Comments about this page

  • Boy, does this bring back memories! I used to live right about the centre of this picture, just off Mackie Ave. Hopefully there will be more images posted on this site.

    By John Hutchings (12/04/2003)
  • My memories of 50 years ago. We lived in Braeside Avenue, backing on to the Downs. The field behind our home used to be planted with wheat and all the local children would ‘help’ at harvest time. The corn was stacked up in stooks, and we used to be allowed to knock them down while the farm staff picked them up and put them on the trailer. Then we rushed back to the top of the hill behind the loaded trailer and caught the next one down the hill, sitting amongst the earwigs. Happy days!
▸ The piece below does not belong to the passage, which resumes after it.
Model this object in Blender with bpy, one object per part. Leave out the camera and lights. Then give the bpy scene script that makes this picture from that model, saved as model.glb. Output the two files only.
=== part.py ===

    By Janice Hosking (24/05/2003)
  • I’ve been there!

    By Sophie (16/01/2004)
  • Our family lived in Braeside Avenue from 1950 until my mother died in 1997. Many happy memories of walking out of the back garden and up onto the Downs. It was very sad when they ploughed up the fields higher up and the natural grassland with its spotted orchids and blue scabious disappeared. However, you could then find masses of Romano-British pottery just lying on the surface, especially north of Eastwick Barn. Even that has gone now with the by-pass.

    By Brian Richards (22/01/2004)
  • This picture brings great waves of childhood nostalgia! We moved to Mackie Avenue in 1947 when I was 10, and my mother lived there until she died in 2002. I left the UK on my marriage in 1970, but visited regularly. This scene will always be ‘home’ to me, even though the house has been sold, and I don’t go to Mackie Avenue anymore. This is how I always remember the Estate – surrounded by the beautiful Downs and, somehow in my memory, the sun really was always shining!

    By Diane (15/10/2005)
  • After living in Surrey for many years, I now live in Patcham. In 1966 they built a state-of-the-art comprehensive school for boys, which I attended. The school was demolished 10 years ago and is now the Windmill housing estate. Some of the playing fields and cricket pitch markings remain – happy days.
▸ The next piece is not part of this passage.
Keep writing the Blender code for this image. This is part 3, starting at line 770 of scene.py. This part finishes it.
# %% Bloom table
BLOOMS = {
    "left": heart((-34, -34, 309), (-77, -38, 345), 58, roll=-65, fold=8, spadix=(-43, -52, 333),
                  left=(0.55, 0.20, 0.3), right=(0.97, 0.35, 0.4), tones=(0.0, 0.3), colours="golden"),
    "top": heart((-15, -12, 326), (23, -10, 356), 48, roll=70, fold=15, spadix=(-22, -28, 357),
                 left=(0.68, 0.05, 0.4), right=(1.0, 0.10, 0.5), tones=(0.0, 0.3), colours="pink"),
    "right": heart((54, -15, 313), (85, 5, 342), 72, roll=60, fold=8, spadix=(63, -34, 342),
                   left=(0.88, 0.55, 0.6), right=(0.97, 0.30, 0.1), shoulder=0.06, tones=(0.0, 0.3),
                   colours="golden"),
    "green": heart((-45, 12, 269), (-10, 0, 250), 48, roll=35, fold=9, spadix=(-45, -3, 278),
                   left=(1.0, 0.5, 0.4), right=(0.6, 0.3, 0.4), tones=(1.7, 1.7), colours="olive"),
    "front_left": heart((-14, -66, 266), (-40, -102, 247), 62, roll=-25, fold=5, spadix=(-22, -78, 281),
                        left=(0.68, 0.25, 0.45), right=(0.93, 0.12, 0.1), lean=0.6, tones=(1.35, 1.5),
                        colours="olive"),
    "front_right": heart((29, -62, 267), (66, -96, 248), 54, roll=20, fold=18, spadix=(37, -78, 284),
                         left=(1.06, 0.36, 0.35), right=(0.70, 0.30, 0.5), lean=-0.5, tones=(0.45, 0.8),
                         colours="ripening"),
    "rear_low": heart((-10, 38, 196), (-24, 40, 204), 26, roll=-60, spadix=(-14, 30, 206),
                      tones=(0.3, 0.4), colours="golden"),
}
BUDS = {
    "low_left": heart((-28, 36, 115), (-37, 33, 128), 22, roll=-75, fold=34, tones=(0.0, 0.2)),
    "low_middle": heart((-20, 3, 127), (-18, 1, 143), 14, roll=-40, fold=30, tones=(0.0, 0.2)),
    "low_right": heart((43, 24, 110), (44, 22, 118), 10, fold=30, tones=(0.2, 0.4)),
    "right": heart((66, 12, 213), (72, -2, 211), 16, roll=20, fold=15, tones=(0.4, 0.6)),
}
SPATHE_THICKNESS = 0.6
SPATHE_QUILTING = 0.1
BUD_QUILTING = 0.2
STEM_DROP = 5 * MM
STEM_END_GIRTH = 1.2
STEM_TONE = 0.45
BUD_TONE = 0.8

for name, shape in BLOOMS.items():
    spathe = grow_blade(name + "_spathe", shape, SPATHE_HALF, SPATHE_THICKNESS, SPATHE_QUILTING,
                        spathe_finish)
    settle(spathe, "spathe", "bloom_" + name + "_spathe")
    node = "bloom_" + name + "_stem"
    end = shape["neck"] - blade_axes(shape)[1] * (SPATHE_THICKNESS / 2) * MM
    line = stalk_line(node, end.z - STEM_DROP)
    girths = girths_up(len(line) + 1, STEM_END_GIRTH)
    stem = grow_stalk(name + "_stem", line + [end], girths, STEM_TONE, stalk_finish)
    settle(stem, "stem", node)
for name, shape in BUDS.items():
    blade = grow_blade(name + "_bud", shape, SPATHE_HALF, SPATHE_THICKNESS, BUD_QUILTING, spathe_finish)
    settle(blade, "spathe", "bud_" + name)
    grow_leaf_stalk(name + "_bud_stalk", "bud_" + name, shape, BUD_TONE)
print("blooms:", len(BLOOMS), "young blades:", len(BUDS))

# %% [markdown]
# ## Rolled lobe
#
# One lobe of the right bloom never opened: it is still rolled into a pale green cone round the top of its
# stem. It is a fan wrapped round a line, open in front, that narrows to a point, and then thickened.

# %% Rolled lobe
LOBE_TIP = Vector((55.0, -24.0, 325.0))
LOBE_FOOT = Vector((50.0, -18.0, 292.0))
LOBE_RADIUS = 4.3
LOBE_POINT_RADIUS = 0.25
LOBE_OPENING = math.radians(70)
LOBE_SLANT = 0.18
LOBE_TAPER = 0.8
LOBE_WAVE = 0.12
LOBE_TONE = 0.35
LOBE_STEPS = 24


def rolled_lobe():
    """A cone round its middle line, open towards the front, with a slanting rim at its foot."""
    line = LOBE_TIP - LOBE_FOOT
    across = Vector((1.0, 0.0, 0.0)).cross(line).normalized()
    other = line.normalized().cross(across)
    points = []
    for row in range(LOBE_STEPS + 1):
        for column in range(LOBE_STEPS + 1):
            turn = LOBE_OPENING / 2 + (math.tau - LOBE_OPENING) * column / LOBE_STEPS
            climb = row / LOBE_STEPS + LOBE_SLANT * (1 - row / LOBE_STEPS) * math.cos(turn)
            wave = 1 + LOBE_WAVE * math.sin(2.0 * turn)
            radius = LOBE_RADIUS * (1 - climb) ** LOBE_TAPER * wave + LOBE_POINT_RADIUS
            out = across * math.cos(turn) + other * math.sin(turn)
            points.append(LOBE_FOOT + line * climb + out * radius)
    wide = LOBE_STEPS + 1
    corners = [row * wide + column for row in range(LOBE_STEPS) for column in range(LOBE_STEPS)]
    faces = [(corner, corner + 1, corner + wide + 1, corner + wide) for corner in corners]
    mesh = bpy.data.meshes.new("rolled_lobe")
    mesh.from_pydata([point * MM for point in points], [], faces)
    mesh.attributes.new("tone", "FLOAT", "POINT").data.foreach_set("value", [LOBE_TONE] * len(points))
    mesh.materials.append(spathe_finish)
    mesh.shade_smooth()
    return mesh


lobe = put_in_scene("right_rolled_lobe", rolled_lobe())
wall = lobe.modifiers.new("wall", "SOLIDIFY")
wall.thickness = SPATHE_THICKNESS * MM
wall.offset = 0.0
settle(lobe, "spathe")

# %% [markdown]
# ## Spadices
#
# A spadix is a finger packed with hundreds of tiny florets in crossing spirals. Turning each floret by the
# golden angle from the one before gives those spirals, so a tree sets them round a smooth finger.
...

    By John Tulloch (29/05/2006)
  • I remember this scene so well. I used to walk our dog up over the beatiful downs, we lived in The Deeside opposite a large green and a semi circle of shops. The number five buses used to turn here before returning to town. We moved to Patcham about 1954 (when I was 7yrs old) at first living in in Vale Avenue, then Ladies Mile. I went to Patcham School, and attended Brownies, Guides and sunday school in Mackie Hall.

    By Jill (08/04/2007)
  • Wonderful memories of growing up in Ladies Mile Road where I was born in “Four Winds”. There were far less houses around then, it was straight out onto the Downs to play. Lots of wild flowers, butterflies etc. The Ladies Mile NR is drab now compared to those days.

    By PipPip (17/02/2009)
  • I lived in Ladies Mile Road from 1970-80. I loved the downs, a great place to play as a kid. I went back in 2004 for a nostalgic look and not a lot had changed.

    By Mandi (14/03/2009)
  • Does anybody have information or better pictures that were published in the Argus of the small group of citizens who live in the Patcham area who spent their day helping Sussex police clean up Mackie park, Mackie Woods and Ladies Mile nature reserve?

    By Charles C (05/01/2011)
  • Oh yes, how I moarn the loss of my childhood days. They always seemed sunny and packed with many happy hours spent wondering through the corn fields and playing on the chalk pit. We should count ourselves lucky to have been born in an era when there was such freedom. The children of today will never experience the kind of childhood we did. How I miss you Patcham.